Today I panicked because I was trying to redo some iron bowl sculptures I'd started ten years ago. I looked at them and felt at a total loss. It was like meeting strangers who are supposed to be family members. I felt no connection.
As a last resort, still very unhappy, I tried something that has worked in the past. I set up a small "bowl circle" in the Nest - the tiny "clean studio" room - arranging the four bowls and myself on the floor in a rough circle, as if we were sitting in council together.
I gazed at them. Perhaps they looked back. At least I was calm now.
I stood up and tore a little red square of paper. I've been wanting to put a little red square of paper on one of these bowls for years. I laid it in place. Ah. Good.
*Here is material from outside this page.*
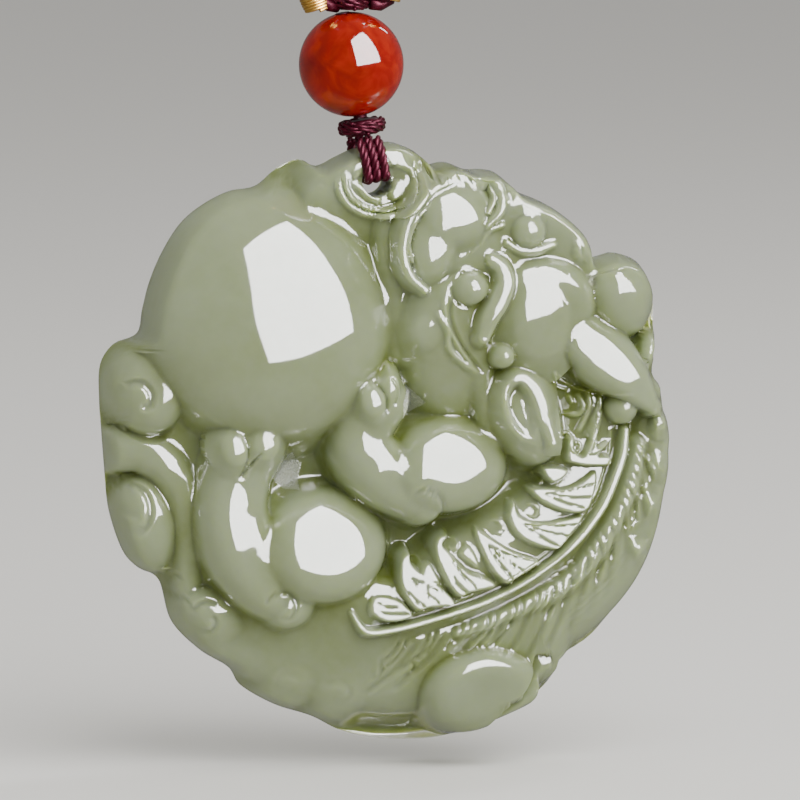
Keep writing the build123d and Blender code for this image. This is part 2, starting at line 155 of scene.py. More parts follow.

We sat together a while longer. I stood up and got out a box of soft cords. Maybe cord could go through these holes? Yes, it could. I liked that.
We sat a while longer. Gradually all the bowls let me know what they really wanted. I noted it down. I saw that it was all doable. It hadn't seemed doable before, but now it felt easy. OK, I'll say the E word. It seemed effortless.
I don't know why the bowl circle works. I have no idea if it would work for other artworks, in other media, for other artists. Today it rescued me, and rescued four bowls too.
I believe that sitting on the floor is an important part of this. Chairs and pedestals wouldn't work as well. It would be like a business conference, not a sacred circle.
At the end of today's circle, I didn't feel all lovey-dovey toward these bowls. But I felt enough connection to want to do the work. That's a lot. And for it to feel effortless - now that's really a lot.